Ankara Cumhuriyet Başsavcılığı Terör Suçları Soruşturma Bürosu, Fetullahçı Terör Örgütü’nün Rusya’nın Ankara Büyükelçisi Andrey Karlov’a yönelik suikast saldırısı ile ilgili iddianamesini tamamladı. İlgili ağır ceza mahkemesine gönderilen iddianame sadece olayın aydınlatılması ve faillerin gerekli cezaya çarptırılması talebini içermiyor.
Karlov suikastı ile ilgili hazırlanan iddianame Türkiye’nin nasıl bir saldırı ile karşı karşıya olduğunu ve 15 Temmuz’da bir tehdidi püskürttüğünü gözler önüne seriyor. Daha da önemlisi FETÖ’nün FETÖ’den ibaret olmadığını ve tehlikenin artarak devam ettiğini en net bir şekilde bize hatırlatıyor.
İddianameye bırakın derin bir analiz mantığı ile bakmayı, şöyle bir göz gezdirdiğimizde bile bütün bu gerçekleri en açık bir şekilde görebiliriz. Bu suikast planının temel hedefi Türkiye-Rusya ilişkileriydi. Dolayısıyla bu olayı Rusya’nın savaş uçağının düşürülmesinden bağımsız düşünemeyiz. Hedef Türkiye-Rusya ilişkileri ise bunu ABD ve Batı blokundan bağımsız hiç düşünemeyiz.
Cinayetin planlandığı tarihe baktığımızda birçok gerçek ortaya çıkıyor. Suikast ABD’de planlanıyor. Planlayıcılar arasında Şerif Ali Tekalan ve Emre Uslu gibi FETÖ’nün öncü kurmayları yer alıyor. Suikast tarihi için 27 Haziran 2016 yani AK Parti’nin geleneksel büyükelçiler iftarı seçiliyor.
Peki, o tarihin önemi ne? Türkiye’de hükümet değişimi olmuş, Binali Yıldırım Başbakan olmuş. Rusya başta olmak üzere diğer devletlerle münasebetlerimizi daha ileri taşımaya karar verdiğimiz bir dönem. Rusya ile uçak krizini aşmak için görüşmeler başlamış. Yani hem Rusya hem Türkiye’nin bu uçak meselesinde başka parmakların olduğuna kanaat getirdiği bir dönem.
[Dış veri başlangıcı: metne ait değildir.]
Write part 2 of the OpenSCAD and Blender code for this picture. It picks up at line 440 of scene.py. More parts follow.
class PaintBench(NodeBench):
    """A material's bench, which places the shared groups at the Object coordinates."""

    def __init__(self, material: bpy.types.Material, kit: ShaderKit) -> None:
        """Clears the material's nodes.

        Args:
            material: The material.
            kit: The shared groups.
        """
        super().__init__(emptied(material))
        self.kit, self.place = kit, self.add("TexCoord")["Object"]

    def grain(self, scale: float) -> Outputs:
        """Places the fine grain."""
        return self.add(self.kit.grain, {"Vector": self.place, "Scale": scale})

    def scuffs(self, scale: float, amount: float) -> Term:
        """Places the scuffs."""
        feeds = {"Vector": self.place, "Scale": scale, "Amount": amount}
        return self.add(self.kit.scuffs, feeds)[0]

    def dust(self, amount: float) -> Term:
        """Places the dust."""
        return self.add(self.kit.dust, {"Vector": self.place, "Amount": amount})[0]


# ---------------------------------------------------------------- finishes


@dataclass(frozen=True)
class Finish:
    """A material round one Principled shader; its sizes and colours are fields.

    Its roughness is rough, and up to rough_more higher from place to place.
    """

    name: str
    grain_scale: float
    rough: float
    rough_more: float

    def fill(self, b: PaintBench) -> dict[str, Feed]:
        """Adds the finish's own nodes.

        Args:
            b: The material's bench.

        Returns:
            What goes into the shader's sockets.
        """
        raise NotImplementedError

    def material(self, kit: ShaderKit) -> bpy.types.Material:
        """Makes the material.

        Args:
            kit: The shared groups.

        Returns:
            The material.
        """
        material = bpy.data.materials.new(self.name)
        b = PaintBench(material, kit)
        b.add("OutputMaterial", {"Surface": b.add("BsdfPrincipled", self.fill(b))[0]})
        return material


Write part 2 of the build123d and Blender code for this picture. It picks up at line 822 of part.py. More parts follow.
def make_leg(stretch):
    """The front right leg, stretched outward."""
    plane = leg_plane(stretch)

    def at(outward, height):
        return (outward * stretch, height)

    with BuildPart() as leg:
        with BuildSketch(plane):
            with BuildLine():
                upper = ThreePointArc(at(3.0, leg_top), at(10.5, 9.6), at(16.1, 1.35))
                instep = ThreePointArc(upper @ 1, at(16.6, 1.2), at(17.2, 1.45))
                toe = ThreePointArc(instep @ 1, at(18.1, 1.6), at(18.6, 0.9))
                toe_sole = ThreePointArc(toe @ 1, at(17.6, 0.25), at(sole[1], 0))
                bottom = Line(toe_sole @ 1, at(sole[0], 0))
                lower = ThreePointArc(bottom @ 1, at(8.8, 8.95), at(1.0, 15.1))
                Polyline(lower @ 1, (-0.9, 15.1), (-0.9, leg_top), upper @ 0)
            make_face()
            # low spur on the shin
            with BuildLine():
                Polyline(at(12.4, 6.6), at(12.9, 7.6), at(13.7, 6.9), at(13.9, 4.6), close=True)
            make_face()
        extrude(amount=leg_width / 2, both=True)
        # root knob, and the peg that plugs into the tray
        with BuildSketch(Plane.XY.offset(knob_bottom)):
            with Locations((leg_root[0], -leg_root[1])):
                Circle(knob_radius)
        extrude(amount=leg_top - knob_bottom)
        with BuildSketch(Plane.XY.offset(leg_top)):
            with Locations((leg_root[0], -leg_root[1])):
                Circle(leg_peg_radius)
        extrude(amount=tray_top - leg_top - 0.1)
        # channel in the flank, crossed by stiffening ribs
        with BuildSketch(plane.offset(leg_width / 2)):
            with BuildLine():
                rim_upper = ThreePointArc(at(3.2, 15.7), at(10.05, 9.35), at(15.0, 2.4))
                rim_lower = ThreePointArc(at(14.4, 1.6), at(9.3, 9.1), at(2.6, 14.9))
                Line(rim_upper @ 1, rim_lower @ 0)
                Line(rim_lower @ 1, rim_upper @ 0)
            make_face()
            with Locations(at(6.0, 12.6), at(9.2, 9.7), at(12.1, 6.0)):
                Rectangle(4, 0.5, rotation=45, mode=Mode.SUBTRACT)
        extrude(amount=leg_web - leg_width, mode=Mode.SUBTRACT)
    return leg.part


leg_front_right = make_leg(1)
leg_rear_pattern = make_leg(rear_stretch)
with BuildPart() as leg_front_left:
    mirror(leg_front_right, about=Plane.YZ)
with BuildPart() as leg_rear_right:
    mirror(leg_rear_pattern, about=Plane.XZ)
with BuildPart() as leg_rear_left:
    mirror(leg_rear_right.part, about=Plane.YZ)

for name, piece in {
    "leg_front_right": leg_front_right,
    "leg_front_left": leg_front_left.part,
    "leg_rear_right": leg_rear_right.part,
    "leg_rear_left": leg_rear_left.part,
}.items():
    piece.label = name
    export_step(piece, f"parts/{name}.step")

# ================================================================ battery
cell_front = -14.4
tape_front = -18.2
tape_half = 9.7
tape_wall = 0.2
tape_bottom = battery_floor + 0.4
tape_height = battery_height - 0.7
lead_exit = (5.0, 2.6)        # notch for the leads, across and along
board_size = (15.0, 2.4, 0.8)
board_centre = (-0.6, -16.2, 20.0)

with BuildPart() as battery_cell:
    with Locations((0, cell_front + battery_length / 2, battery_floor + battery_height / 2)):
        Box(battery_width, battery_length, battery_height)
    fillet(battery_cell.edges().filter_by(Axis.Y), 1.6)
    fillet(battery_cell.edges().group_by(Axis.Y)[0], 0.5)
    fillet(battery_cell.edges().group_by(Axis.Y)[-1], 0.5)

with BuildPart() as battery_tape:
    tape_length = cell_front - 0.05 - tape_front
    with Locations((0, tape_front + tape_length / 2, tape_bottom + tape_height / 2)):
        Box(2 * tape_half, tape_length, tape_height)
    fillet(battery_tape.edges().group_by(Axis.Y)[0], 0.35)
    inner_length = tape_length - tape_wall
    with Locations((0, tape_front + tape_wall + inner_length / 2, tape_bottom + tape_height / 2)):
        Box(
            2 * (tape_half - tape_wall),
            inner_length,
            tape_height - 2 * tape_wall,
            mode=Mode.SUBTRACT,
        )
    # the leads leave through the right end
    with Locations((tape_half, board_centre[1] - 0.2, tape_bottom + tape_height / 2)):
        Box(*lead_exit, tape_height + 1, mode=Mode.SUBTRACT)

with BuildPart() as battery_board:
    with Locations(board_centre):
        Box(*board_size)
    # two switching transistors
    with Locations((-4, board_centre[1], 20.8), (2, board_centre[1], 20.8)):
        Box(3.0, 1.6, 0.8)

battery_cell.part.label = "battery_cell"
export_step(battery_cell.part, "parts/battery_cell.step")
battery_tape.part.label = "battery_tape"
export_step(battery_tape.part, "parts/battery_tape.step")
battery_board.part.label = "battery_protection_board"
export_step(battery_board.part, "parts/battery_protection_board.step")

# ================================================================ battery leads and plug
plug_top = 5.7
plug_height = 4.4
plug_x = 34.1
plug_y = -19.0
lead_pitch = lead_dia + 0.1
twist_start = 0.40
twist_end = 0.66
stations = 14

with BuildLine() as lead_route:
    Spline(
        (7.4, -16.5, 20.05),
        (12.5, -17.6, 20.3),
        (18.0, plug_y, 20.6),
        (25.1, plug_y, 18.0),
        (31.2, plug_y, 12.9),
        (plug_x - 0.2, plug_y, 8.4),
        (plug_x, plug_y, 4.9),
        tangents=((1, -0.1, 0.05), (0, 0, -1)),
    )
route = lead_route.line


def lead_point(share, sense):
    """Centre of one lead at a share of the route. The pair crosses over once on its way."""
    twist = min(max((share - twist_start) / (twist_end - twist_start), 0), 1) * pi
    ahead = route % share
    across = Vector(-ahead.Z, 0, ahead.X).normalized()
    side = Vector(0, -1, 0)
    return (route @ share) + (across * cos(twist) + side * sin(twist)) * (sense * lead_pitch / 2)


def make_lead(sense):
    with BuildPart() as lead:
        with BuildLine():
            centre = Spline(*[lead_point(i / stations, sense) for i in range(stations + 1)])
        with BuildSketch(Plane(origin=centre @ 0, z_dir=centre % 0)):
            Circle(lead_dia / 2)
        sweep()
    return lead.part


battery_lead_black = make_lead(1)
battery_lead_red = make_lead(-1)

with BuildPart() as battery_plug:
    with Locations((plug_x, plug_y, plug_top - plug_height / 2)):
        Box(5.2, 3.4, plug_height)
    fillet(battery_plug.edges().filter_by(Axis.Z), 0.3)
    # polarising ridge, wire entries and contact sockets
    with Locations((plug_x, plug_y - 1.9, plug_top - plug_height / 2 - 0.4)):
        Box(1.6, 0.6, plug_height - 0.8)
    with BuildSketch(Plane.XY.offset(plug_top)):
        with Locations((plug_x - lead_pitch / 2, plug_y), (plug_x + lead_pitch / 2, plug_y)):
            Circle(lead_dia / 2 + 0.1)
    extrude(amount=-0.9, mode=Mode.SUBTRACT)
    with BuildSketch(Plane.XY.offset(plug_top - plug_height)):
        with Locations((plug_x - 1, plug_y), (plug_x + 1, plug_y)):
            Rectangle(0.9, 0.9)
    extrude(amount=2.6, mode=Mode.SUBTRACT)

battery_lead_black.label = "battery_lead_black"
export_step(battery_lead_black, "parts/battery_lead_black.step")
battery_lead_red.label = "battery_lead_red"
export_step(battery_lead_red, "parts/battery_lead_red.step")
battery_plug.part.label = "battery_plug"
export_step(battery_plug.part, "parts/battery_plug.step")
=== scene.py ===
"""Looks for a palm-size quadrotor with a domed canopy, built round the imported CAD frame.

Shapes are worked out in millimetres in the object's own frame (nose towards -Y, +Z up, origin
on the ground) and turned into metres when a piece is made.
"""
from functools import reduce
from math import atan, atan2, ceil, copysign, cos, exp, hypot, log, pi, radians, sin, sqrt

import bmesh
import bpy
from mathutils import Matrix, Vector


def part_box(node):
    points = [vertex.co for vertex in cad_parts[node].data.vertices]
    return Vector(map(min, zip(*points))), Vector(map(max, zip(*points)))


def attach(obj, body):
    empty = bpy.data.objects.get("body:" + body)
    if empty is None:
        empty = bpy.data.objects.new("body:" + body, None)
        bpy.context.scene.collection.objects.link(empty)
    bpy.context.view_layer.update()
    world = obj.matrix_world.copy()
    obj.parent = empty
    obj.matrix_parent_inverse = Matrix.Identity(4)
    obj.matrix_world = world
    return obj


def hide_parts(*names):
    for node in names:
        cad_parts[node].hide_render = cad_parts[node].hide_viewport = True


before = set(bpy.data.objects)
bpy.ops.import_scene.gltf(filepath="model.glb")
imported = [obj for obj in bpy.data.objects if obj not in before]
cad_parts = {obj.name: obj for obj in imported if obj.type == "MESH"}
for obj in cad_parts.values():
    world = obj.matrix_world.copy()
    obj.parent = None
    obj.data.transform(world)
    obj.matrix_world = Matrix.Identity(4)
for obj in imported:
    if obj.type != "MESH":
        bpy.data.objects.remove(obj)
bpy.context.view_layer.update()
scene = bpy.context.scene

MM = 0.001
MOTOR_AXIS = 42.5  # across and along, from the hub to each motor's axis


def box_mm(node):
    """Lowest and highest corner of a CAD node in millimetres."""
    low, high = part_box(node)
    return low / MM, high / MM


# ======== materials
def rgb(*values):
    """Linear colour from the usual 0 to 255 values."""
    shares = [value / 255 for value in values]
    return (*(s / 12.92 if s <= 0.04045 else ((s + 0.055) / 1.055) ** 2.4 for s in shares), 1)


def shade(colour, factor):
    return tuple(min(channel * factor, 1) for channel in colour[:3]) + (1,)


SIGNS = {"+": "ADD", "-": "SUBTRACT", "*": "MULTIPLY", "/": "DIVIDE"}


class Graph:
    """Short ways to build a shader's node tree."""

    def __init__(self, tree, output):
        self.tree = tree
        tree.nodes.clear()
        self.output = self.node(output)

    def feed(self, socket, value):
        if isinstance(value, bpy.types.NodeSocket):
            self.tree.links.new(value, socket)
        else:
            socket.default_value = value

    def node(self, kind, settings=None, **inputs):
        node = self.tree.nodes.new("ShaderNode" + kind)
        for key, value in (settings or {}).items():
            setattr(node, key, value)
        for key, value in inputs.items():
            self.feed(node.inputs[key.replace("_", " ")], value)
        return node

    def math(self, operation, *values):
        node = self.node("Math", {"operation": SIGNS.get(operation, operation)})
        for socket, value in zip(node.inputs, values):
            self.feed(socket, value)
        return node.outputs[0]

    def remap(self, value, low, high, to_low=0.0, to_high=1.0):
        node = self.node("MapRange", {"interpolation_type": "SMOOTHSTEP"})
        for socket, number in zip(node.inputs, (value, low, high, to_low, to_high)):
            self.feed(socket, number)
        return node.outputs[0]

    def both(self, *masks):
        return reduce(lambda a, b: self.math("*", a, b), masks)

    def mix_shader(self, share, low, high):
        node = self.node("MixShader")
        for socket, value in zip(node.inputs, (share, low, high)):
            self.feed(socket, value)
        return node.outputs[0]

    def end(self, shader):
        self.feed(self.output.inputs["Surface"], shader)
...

Eğer AK Parti iftarında bu cinayet işlenseydi, 15 Temmuz’a ihtiyaç kalmayacaktı. Bu cinayetin planlandığı toplantıda Türkiye’de görev yapan bütün elçilerin neredeyse tamamı katılıyordu. Böyle bir suikast Türkiye’yi dünyada ne hale getirirdi? Hele bir de o kargaşada oluşacak panik nedeniyle başka kaç büyükelçi hedef alınacaktı, onu da kestirmek mümkün değil.